Глава 14. Саратов, эвакогоспиталь. Весна 1943 года
"Если долго писем не будет, ты не бойся. Почта отстать может, распутица, сама понимаешь. Знай, что жив и при деле, и за меня не беспокойся. И сама пиши почаще. Только уж не шли мне больше похоронок. Я знаю, что ты у меня заговоренная. Но сердце-то екает".
Стало быть, этой осенью снова Раису в погибшие записали. Хорошо, что первым делом письмо брату отправила. Прав, как же прав был Алексей Петрович! Пишите родным, чтобы ваша весточка обогнала полковую канцелярию.
Но у Раисы теперь сердце не на месте. При деле старшина Поливанов, значит и весь разведвзвод при деле. Какова доля разведчика, она хорошо знает. До сих пор везло брату. Повезет ли теперь?
Весна в Саратов в сорок третьем году пришла по всем правилам воинского искусства. С февраля короткие оттепели пробивались в зимний город, как разведка. Подтапливали исподволь сугробы, обозначали лунки вокруг деревьев. Пока в первых числах марта, аккурат в тот день, когда не выключавшееся ни на час радио передало сводку об освобождении Ржева и Льгова, с грохотом не обрушился с карниза лед, знаменуя артподготовку. Весна перешла в наступление по всем фронтам.
Понемногу Раиса привыкла к новому месту службы. Мирная тыловая открытость примелькалась, и она уже не чувствовала себя беззащитной в открытом, считай в чистом поле выросшем больничном городке. Даже когда объявляли воздушную тревогу.
Родилась уверенность, что она снова на своем месте. Вот начальство отметило за хорошую технику гипсования. Девушки-сестры зовут тетей Раей, точно так же, как звали в Крыму. Значит, все идет так, как и должно быть. И вести с фронта обнадеживают с каждой сводкой. С такими мыслями Раиса заступила на очередное дежурство, по графику стояли вечер и ночь, и пошла обходить палаты на своем этаже.

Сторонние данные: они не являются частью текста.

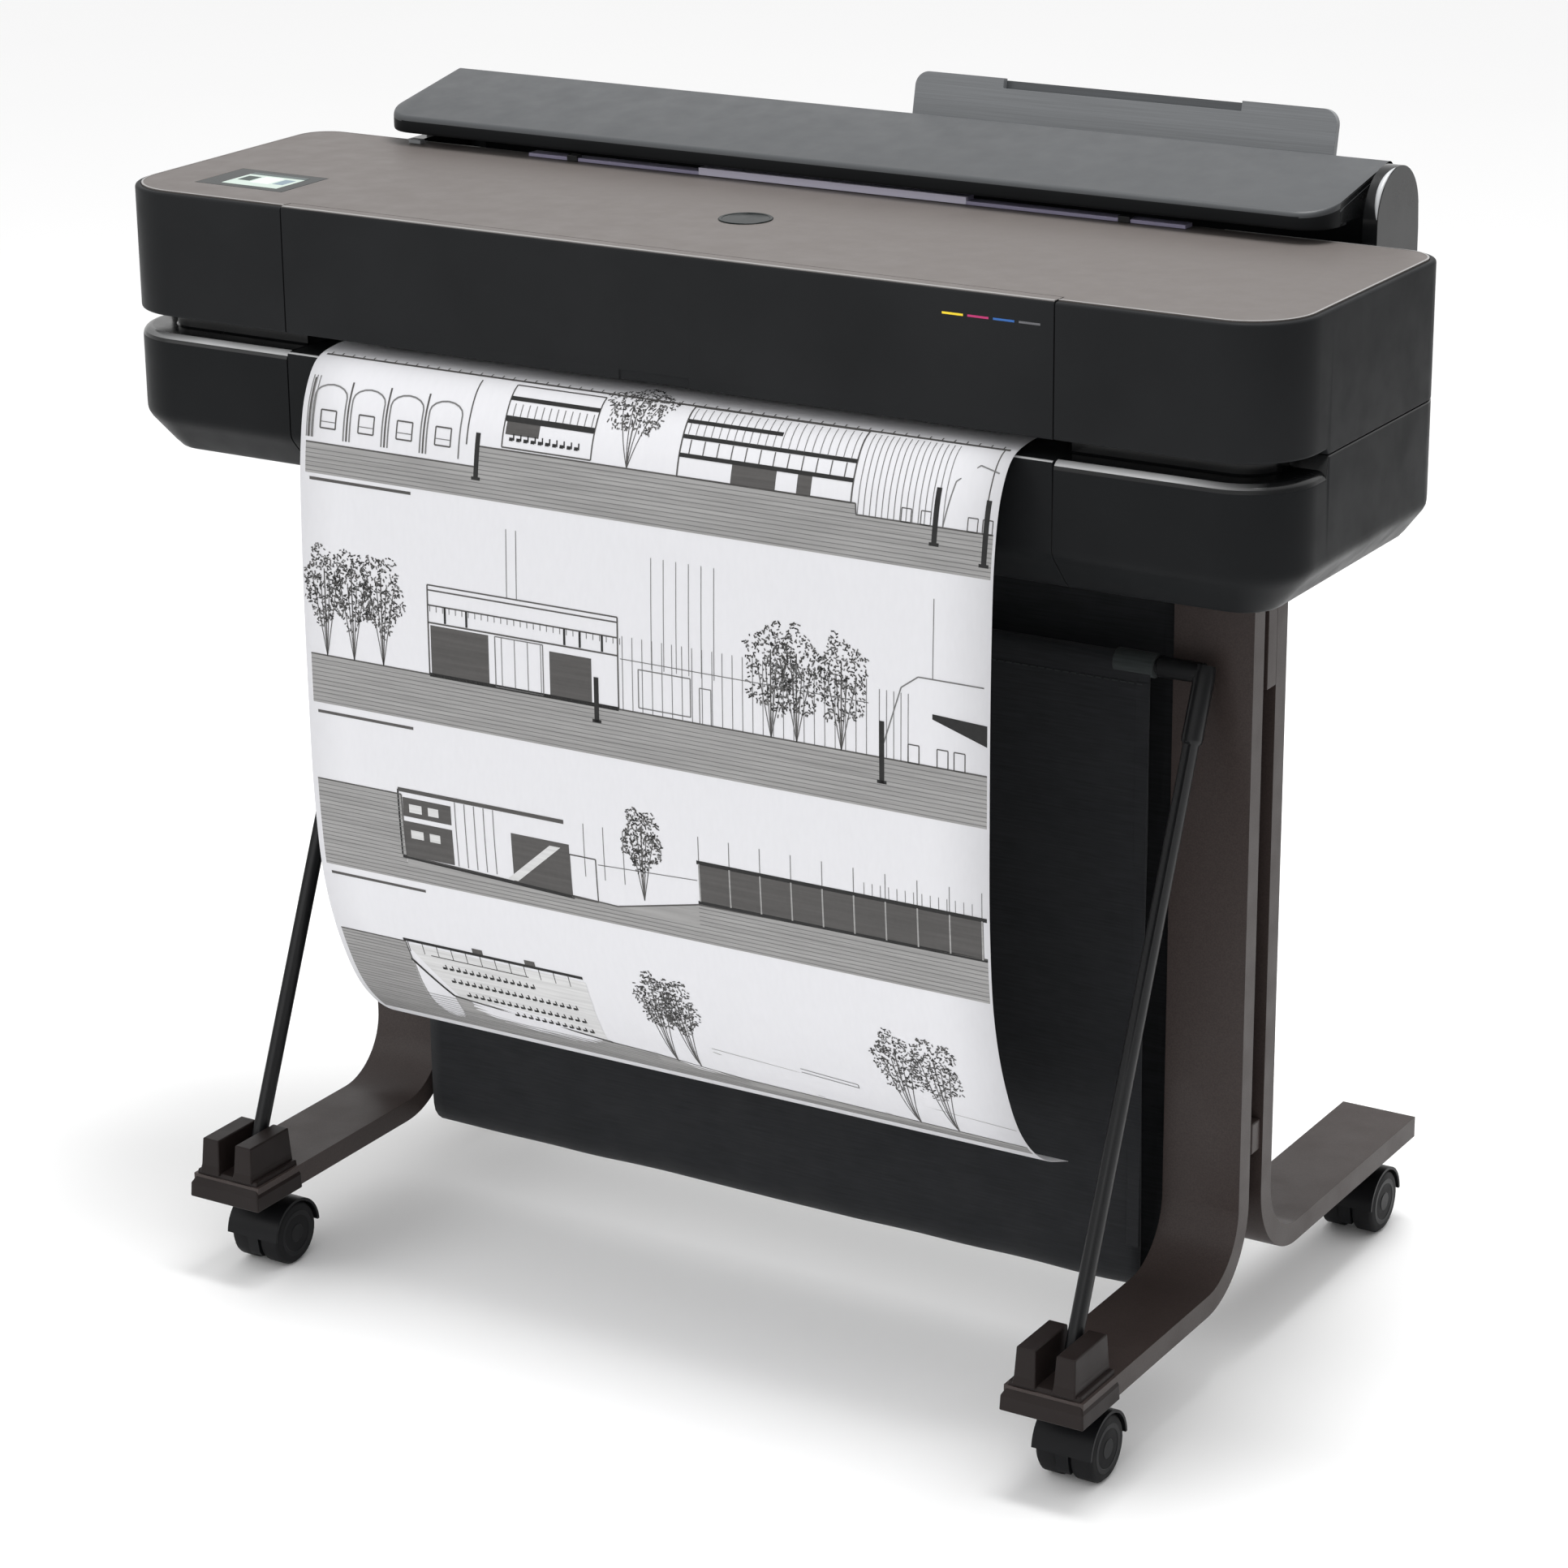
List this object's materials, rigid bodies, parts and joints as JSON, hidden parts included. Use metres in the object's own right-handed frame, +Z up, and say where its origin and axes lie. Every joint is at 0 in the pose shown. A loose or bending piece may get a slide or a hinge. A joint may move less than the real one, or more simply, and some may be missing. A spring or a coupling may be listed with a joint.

Еще не расставшийся с костылями, но заметно бодрый Лазарев сидел, обложившись учебниками анатомии. Бывший архитектор нашел себя в жанре технического рисовальщика. Еще будучи лежачим, он, за неимением другой натуры, начал зарисовывать во всех видах собственную ногу. На пятый день эти рисунки увидел начальник госпиталя, похвалил и попросил автора по возможности не оставлять это полезное занятие. То ли подействовали убеждения о важности таких зарисовок для хирургии, то ли то, что наброски понравились самому Миротворцеву, то ли их автор сам понял, что это в десятки раз важнее любых стенгазет и графиков. Но в дело Лазарев ушел с головой и теперь старательно читал и зарисовывал. Он даже про карикатуры почти позабыл.